RECORDED DATA.
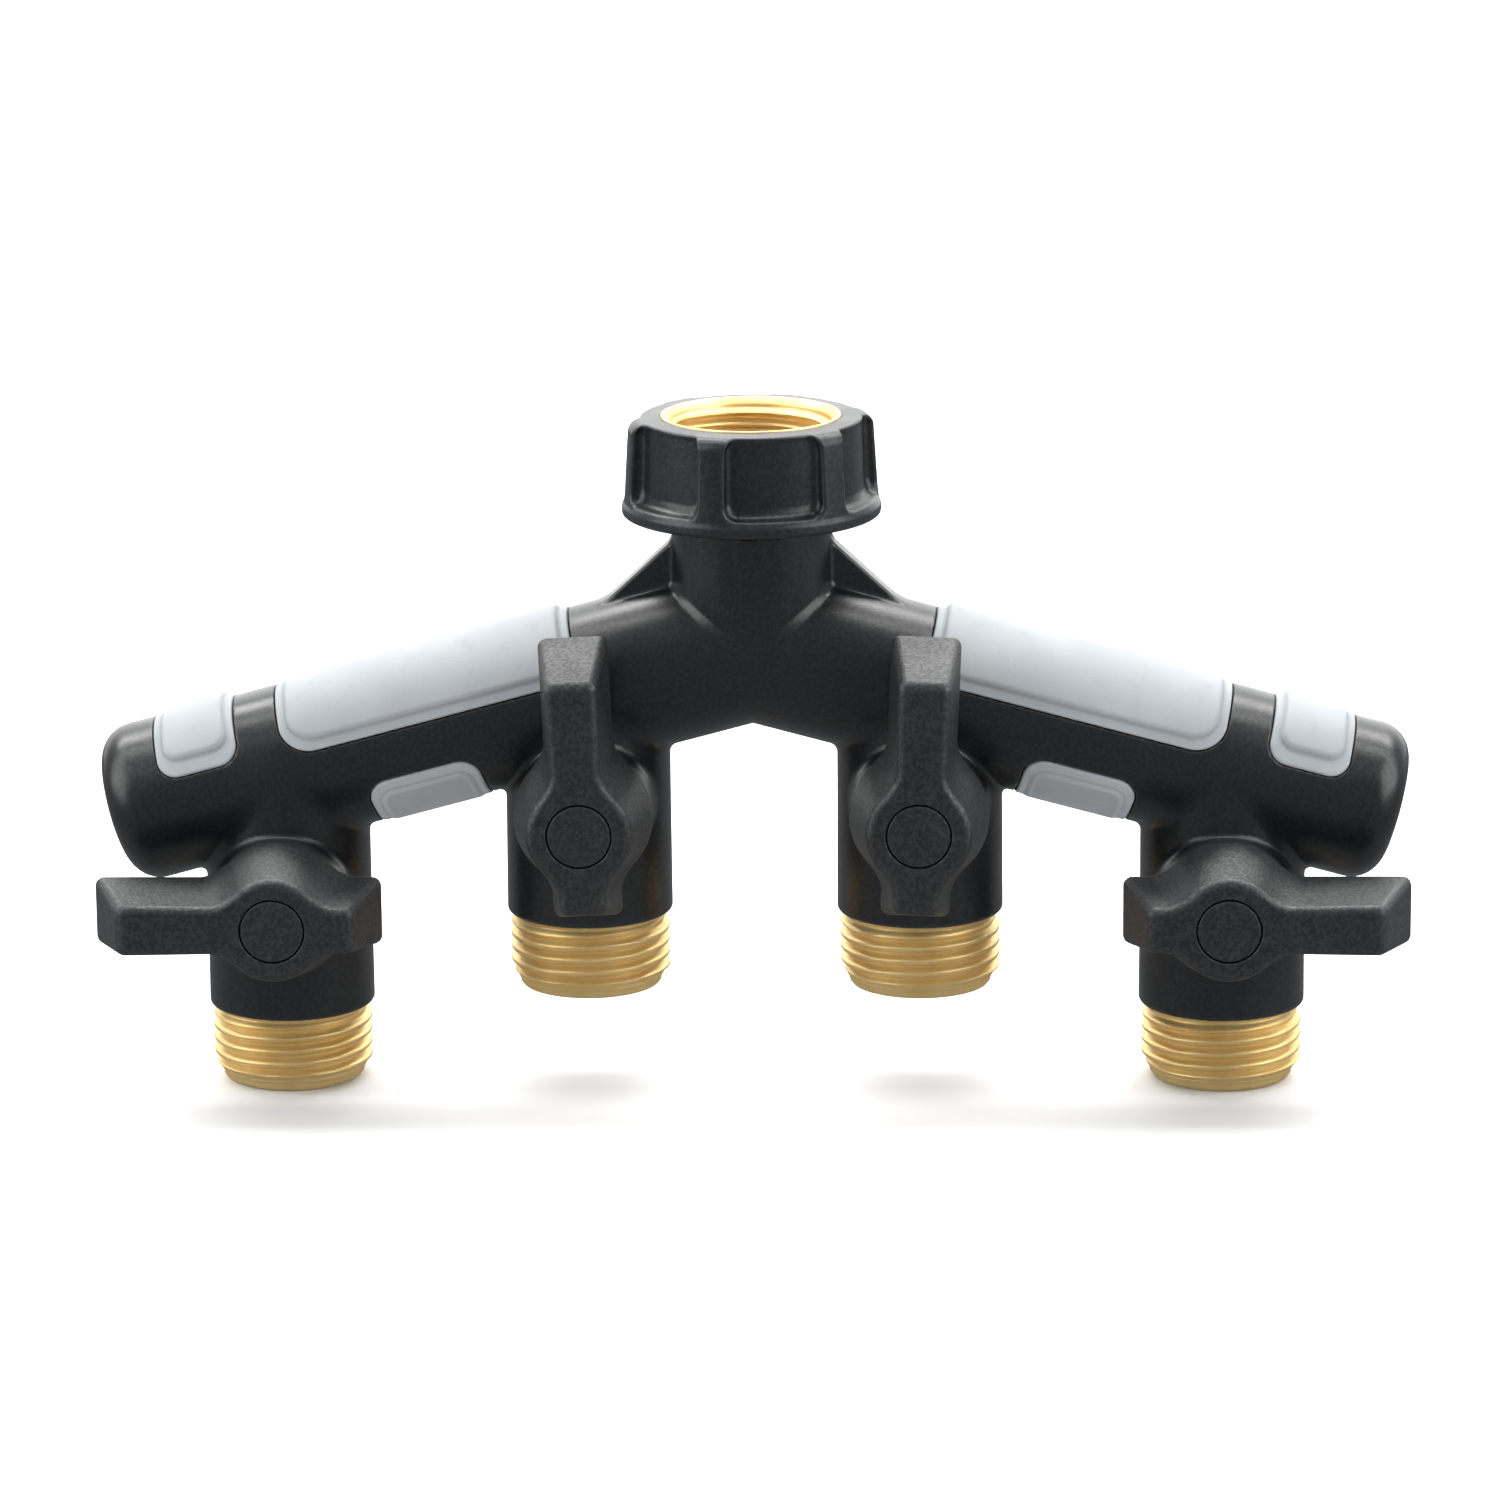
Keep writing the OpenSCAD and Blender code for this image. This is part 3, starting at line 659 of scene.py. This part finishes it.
def make_end_caps():
    """Domed plugs that lap the arms' ends by a little, so that no joint shows."""
    shoulder, crown, plug = 5.6, TIP_LEN - 0.6, 4.6
    lap, lap_r = 0.9, ARM_R + 0.02
    arc = [(lap_r - shoulder + shoulder * math.cos(a), crown - shoulder + shoulder * math.sin(a))
           for a in np.linspace(0, math.pi / 2 - 0.1, 14)]
    dome = [(r, TIP_LEN - (r / 8.3) ** 2 * (TIP_LEN - crown)) for r in (6.5, 5, 3.5, 2, 1, 0.05)]
    plug_r = CHANNEL_R - 0.05
    rim = [(plug_r, ARM_LEN - plug), (plug_r, ARM_LEN - 2 * lap), (lap_r, ARM_LEN - lap)]
    shape = turned(rim + arc + dome + [(0.05, ARM_LEN - plug)])
    for side, turn in SIDES.items():
        name = f"arm_end_cap_{side}"
        cleaned(place(name + "_dome", shape, turn @ ARM_AXES, BODY, "manifold", [name]), 50)


def make_grips():
    for kind, grip in GRIPS.items():
        def field(y, v, s, grip=grip):
            return grip_field(y, v, s, grip)
        middle, half_len = grip["border"][:2]
        reach, half = ARM_R + grip["rise"] + 0.2, half_len + 0.3
        shape = moulded(field, (-reach, -reach, middle - half), (reach, reach, middle + half), 0.4, 0.35)
        for side, turn in SIDES.items():
            name = f"{kind}_{side}"
            place(name + "_skin", shape, turn @ ARM_AXES, GRIP, "manifold", [name])


def make_nut():
    low, high = (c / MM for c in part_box("coupling_nut"))
    shape = moulded(nut_field, low, high, 0.38, 0.4)
    place("coupling_nut_grip", shape, UPRIGHT, NUT, "coupling", ["coupling_nut"])


def make_insert():
    root = INLET_R + THREAD_H
    outside = [(10.08, NUT_BOTTOM + 0.2), (10.28, NUT_BOTTOM), (INSERT_R, NUT_BOTTOM)]
    lip = [(INSERT_R, 5.85), (INSERT_R - 0.08, 6.04), (INSERT_R - 0.25, 6.1), (INSERT_R - 0.5, 6.1),
           (INSERT_R - 0.65, 6.02), (root + 0.1, 5.1), (root, 4.95)]
    rows, per_turn = thread_rows(-5.2, 4.8, root, INLET_R)
    inside = [(root, -5.4), (12.9, -5.6), (12.9, -10.45), (10.28, -10.45), (10.08, -10.65)]
    shape = turned(outside + lip, (rows[::-1], -per_turn), inside)
    cleaned(place("coupling_insert_thread", shape, UPRIGHT, BRASS, "coupling", ["coupling_insert"]))


def make_nipples():
    root = THREAD_R - THREAD_H
    foot = -RIM_DROP
    nose = [(9.0, foot + 0.3), (9.1, foot + 0.08), (9.3, foot), (11.35, foot), (11.6, foot + 0.08),
            (11.95, foot + 0.5), (12.0, foot + 0.75), (12.0, foot + 1.35), (12.1, foot + 1.5),
            (root, foot + 1.65)]
    thread = thread_rows(foot + 1.9, -BARREL_DROP - 0.8, root, THREAD_R)
    above = [(root, -BARREL_DROP - 0.6), (root + 0.2, -BARREL_DROP - 0.35), (root + 0.2, -BARREL_DROP),
             (SLEEVE_R, -BARREL_DROP), (SLEEVE_R, -CAVITY_HALF), (PORT_R, -CAVITY_HALF),
             (PORT_R, -CAVITY_HALF - 6), (9.0, -CAVITY_HALF - 10)]
    shape = turned(nose, thread, above)
    for k, (key, pivot) in enumerate(PIVOTS.items()):
        turn = Matrix.Translation(pivot) @ Matrix.Rotation(math.radians(60 + 25 * k), 4, "Z")
        name = f"outlet_nipple_{key}"
        cleaned(place(name + "_thread", shape, turn, BRASS, "manifold", [name]))


def make_levers():
    lever = moulded(handle_field, (-12, -18, HANDLE_BACK), (12, 31, HANDLE_FRONT), 0.32, 0.4)
    cap = moulded(cap_field, (-5.5, -5.5, CAP_SEAT - 1.2), (5.5, 5.5, HANDLE_FRONT), 0.22, 0.5)
    for key in PIVOTS:
        turn = lever_axes(key)
        body = f"valve_{key}"
        place(f"handle_{key}_lever", lever, turn, LEVER, body, [f"handle_{key}"])
        place(f"handle_cap_{key}_disc", cap, turn, LEVER, body, [f"handle_cap_{key}"])


def finish_cad_nodes():
    """The CAD pieces that stay are inside: they take their slot's material."""
    slots = {row["node"]: row["material_slot"] for row in frame["record"]["subparts"]}
    for name, obj in frame["nodes"].items():
        obj.data.materials.clear()
        obj.data.materials.append(SLOTS[slots[name]])


make_manifold()
make_end_caps()
make_grips()
make_nut()
make_insert()
make_nipples()
make_levers()
finish_cad_nodes()


# ---------------------------------------------------------------- studio
def stage_sheet(name, profile, half_width, material):
    """A sheet of the set, given by its (y, z) outline in metres."""
    verts = [(x, y, z) for y, z in profile for x in (-half_width, half_width)]
    faces = [(2 * k, 2 * k + 1, 2 * k + 3, 2 * k + 2) for k in range(len(profile) - 1)]
    mesh = bpy.data.meshes.new(name)
    mesh.from_pydata(verts, [], faces)
    mesh.polygons.foreach_set("use_smooth", [True] * len(faces))
    mesh.materials.append(material)
    sheet = bpy.data.objects.new(name, mesh)
    bpy.context.scene.collection.objects.link(sheet)
    return sheet


def make_floor():
    """A pale floor that rises into a backdrop. The floor stays out of the mirror image in the plastic."""
    material, tree, shader, where = start_material("pale_floor", Specular_IOR_Level=0.2)
    cloud = noise(tree, where, 300, 2)
    colour = mixed(tree, cloud, (0.84, 0.84, 0.84), (0.86, 0.86, 0.86))
    feed(tree, shader, colour, between(tree, cloud, 0, 1, 0.7, 0.8), noise(tree, where, 4), 0.02, 0.2)
    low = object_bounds()[0].z - 0.0002
    size, start, bend, rise = 3.0, 1.2, 0.5, 1.6
    curve = [(start + bend * math.sin(a), low + bend * (1 - math.cos(a)))
             for a in np.linspace(0, math.pi / 2, 17)]
    stage_sheet("studio_floor", [(-size, low), (start, low)], size, material).visible_glossy = False
    stage_sheet("studio_backdrop", curve + [(start + bend, low + rise)], size, material)


def softbox(name, place_at, target, size, watts, colour=(1, 1, 1)):
    data = bpy.data.lights.new(name, "AREA")
    data.shape = "RECTANGLE"
    data.size, data.size_y = size
    data.energy, data.color = watts, colour
    lamp = bpy.data.objects.new(name, data)
    lamp.location = place_at
    lamp.rotation_euler = (Vector(target) - Vector(place_at)).to_track_quat("-Z", "Y").to_euler()
    bpy.context.scene.collection.objects.link(lamp)


def make_lights():
    world = bpy.data.worlds.new("studio")
    world.use_nodes = True
    world.node_tree.nodes["Background"].inputs["Color"].default_value = (0.95, 0.97, 1, 1)
    world.node_tree.nodes["Background"].inputs["Strength"].default_value = 0.27
    bpy.context.scene.world = world
    softbox("overhead", (0, 0, 0.8), (0, 0, -0.05), (1.6, 0.15), 5.5, (1, 0.995, 0.98))
    softbox("back_top", (0, 0.5, 0.8), (0, 0, -0.05), (1.8, 0.3), 12.5, (1, 0.995, 0.98))
    softbox("backdrop_wash", (0, 0.75, 1.25), (0, 1.75, 0.35), (2.4, 0.5), 60)
    for side in (-1, 1):
        softbox("side_fill", (0.9 * side, -0.3, 0.4), (0, 0, -0.05), (0.9, 0.9), 8)


def make_camera():
    azimuth, elevation, roll = (math.radians(a) for a in (1.84, 14.43, -0.518))
    distance, target = 1.12, Vector((-0.000634, 0, -0.0517))
    back = Vector((math.sin(azimuth) * math.cos(elevation), -math.cos(azimuth) * math.cos(elevation),
                   math.sin(elevation)))
    right = Vector((math.cos(azimuth), math.sin(azimuth), 0))
    turn = Matrix((right, back.cross(right), back)).transposed() @ Matrix.Rotation(roll, 3, "Z")
    data = bpy.data.cameras.new("camera")
    data.lens, data.sensor_width = 159.5, 36
    data.clip_start, data.clip_end = 0.05, 20
    camera = bpy.data.objects.new("camera", data)
    camera.matrix_world = Matrix.Translation(target + distance * back) @ turn.to_4x4()
    bpy.context.scene.collection.objects.link(camera)
    bpy.context.scene.camera = camera


make_floor()
make_lights()
make_camera()
bpy.context.scene.view_settings.view_transform = "Standard"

SET TASK. Give only the count of lines in this material that contain the string "image".

SOLUTION TO THIS EXERCISE. 2